Thirty Years of OGC

This week, I had the opportunity to attend OGC@30, the celebration of the 30th anniversary of the founding of the Open Geospatial Consortium (OGC). The early 1990s were the very beginning of my professional career and they were also a time of geospatial innovation. Many of the pioneers from that time, including OGC founder David Schell, were in the room that night. Mr. Schell was rightly given a lifetime achievement award, which will now be known as the David Schell Lifetime Achievement Award. This is right and good – just as OSGEO acknowledges its own pioneers by giving out the Sol Katz Award.

In his acceptance speech, Mr. Schell acknowledged other early pioneers such as Kurt Buehler and Carl Reed, who were also in attendance, as well as others who have passed on since those days. His speech, and the entire evening, was an object lesson in how much of today’s geospatial innovation is rooted in, and enabled by, the forward-thinking work happening at that time.

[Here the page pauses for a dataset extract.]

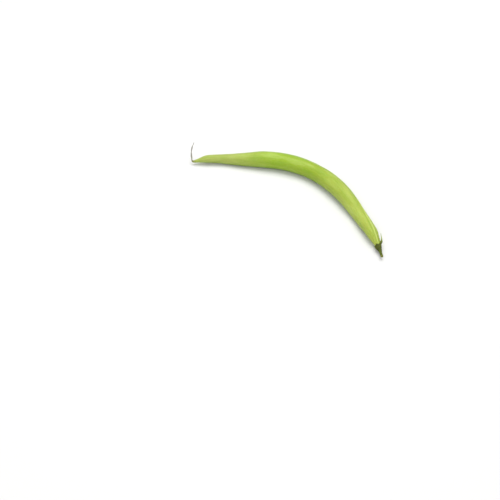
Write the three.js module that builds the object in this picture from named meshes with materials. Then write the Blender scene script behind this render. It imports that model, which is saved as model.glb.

Take, for example, OGC’s first specification, the Simple Features Specification (SFS). Published in 1997, it standardized the representation of geometric objects – points, lines, polygons, curves, etc. – in geospatial datasets. I have written before that SFS is the quiet workhorse of OGC. Implementations have taken many forms: Geography Markup Language (GML), SDE, all forms of the Esri geodatabase, RDBMS spatial extensions (PostGIS, SQL Server, Oracle Spatial, DB2, etc.), data warehouses (Snowflake, BigQuery, etc.), GeoJSON, GeoPackage, SpatiaLite, Apache Sedona (Spark), all the way through to GeoParquet.

Peter Rabley, CEO of OGC, kicks off OGC@30

In SFS alone, OGC has shepherded the geospatial discipline through the workstation, desktop, web, and cloud eras and leaves us well-positioned for AI.

I have been critical of some OGC specifications in the past, but I became a convert a long time ago. My previous criticism was rooted in a narrow view precipitated from my own frustrations with working around imperfections in specifications such as WMS and WFS. 

Here is some news: specifications developed by humans are imperfect.

Years ago, I was attempting to integrate data from medical devices of various vendors and was astounded by how exponentially harder it was than integrating geographic data. Then I remembered the early, pre-OGC, days of my career when shipping data between various proprietary systems was nearly impossible. That’s what dealing with this medical data felt like.

Later, when trying to integrate data from various CRM and billing systems, I encountered similar issues. In most other verticals, there is no “SFS” that standardizes the representation of basic primitives such as customers or accounts, and this lack of interoperability is seen as an advantage by raising barriers to exit for users and also making it harder to stitch together best-of-breed products. If two vendors haven’t entered into a partnership and agreed to develop integrations between their platforms, then such integrations will be nearly impossible for a user to accomplish themselves.

The fact that ArcGIS Pro can connect to a PostGIS database is not only the direct result of OGC specifications such as SFS – although it is. It is also the indirect result of the expectation of interoperability that OGC has fostered in the geospatial community. We expect systems to talk to each other. I can connect QGIS to an ArcGIS Feature Service because being unable to do so is not acceptable.

But why is it unacceptable? My CRM vendor is completely unconcerned if I can’t connect to an ERP system with which they have no strategic partnership. I think it is unacceptable because of the nature of geography. It was stated in a number of ways at OGC@30 and I will paraphrase – everything exists someplace on Earth. Everything that happens does so in at least one location. Geography is central to everything in ways that other business disciplines are not.

Because of this, geography is key to the most critical issues of our time, as it was to the most critical issues being faced by the founders of OGC, as it will be to those who attend OGC@60. Whether we are dealing with climate change, food insecurity, internal displacement, sustainable development, conflict, or any other of the issues in today’s headlines, geography is at the core of all of them.

As a result, we simply do not have the luxury of allowing artificial barriers between our tools to get in the way of solving those problems. At this point in my career, I could not care less what icon someone double-clicks to start the work of processing data for wildfire response. What I do care about is that they are able to get the best result in the shortest amount of time. I firmly believe that openness is the best way to accomplish that. OGC constantly advocates for and enables openness and, for that, we should all be grateful.